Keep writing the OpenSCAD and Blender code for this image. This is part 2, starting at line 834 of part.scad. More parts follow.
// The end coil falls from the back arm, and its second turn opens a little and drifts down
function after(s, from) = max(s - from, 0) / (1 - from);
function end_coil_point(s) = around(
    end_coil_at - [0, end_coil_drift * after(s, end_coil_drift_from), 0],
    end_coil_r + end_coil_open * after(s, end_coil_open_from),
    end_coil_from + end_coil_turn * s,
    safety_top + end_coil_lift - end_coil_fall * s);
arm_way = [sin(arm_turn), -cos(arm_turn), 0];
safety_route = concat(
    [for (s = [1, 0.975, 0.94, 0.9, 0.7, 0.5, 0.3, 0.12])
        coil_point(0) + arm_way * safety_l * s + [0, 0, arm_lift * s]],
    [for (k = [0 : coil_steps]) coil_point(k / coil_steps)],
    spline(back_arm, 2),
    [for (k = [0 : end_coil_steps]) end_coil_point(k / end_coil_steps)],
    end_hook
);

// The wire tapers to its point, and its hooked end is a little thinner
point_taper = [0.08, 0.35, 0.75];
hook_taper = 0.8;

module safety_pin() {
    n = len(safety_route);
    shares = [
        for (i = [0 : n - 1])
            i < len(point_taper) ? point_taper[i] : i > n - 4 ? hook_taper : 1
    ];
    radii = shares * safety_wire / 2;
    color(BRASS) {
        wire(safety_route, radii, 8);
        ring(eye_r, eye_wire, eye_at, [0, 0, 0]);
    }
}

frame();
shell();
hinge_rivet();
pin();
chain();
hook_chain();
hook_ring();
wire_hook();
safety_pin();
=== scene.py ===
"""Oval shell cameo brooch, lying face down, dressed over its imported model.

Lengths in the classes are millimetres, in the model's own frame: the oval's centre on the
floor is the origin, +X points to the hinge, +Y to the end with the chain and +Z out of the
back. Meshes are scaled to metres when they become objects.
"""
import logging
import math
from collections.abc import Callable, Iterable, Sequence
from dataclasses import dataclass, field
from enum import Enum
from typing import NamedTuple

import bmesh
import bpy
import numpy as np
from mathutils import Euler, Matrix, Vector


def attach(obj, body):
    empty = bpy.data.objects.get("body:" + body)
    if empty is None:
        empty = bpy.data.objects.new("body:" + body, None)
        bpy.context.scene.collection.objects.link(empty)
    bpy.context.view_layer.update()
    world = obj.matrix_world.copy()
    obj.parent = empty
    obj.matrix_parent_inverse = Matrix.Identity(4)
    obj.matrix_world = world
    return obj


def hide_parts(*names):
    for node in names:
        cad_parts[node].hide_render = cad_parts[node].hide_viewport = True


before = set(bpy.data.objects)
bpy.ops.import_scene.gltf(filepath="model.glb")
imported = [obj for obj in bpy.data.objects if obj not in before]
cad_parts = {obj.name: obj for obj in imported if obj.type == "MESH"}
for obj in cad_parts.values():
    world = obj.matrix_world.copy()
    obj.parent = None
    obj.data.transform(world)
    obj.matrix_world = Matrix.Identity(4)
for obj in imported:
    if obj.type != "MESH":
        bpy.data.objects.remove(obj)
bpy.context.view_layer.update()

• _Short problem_
Starting at the line that holds "a little thinner", copy each line exactly and stop after the line that holds "obj.data.transform(world)".

• _Answer in full_
// The wire tapers to its point, and its hooked end is a little thinner
point_taper = [0.08, 0.35, 0.75];
hook_taper = 0.8;

module safety_pin() {
    n = len(safety_route);
    shares = [
        for (i = [0 : n - 1])
            i < len(point_taper) ? point_taper[i] : i > n - 4 ? hook_taper : 1
    ];
    radii = shares * safety_wire / 2;
    color(BRASS) {
        wire(safety_route, radii, 8);
        ring(eye_r, eye_wire, eye_at, [0, 0, 0]);
    }
}

frame();
shell();
hinge_rivet();
pin();
chain();
hook_chain();
hook_ring();
wire_hook();
safety_pin();
=== scene.py ===
"""Oval shell cameo brooch, lying face down, dressed over its imported model.

Lengths in the classes are millimetres, in the model's own frame: the oval's centre on the
floor is the origin, +X points to the hinge, +Y to the end with the chain and +Z out of the
back. Meshes are scaled to metres when they become objects.
"""
import logging
import math
from collections.abc import Callable, Iterable, Sequence
from dataclasses import dataclass, field
from enum import Enum
from typing import NamedTuple

import bmesh
import bpy
import numpy as np
from mathutils import Euler, Matrix, Vector


def attach(obj, body):
    empty = bpy.data.objects.get("body:" + body)
    if empty is None:
        empty = bpy.data.objects.new("body:" + body, None)
        bpy.context.scene.collection.objects.link(empty)
    bpy.context.view_layer.update()
    world = obj.matrix_world.copy()
    obj.parent = empty
    obj.matrix_parent_inverse = Matrix.Identity(4)
    obj.matrix_world = world
    return obj


def hide_parts(*names):
    for node in names:
        cad_parts[node].hide_render = cad_parts[node].hide_viewport = True


before = set(bpy.data.objects)
bpy.ops.import_scene.gltf(filepath="model.glb")
imported = [obj for obj in bpy.data.objects if obj not in before]
cad_parts = {obj.name: obj for obj in imported if obj.type == "MESH"}
for obj in cad_parts.values():
    world = obj.matrix_world.copy()
    obj.parent = None
    obj.data.transform(world)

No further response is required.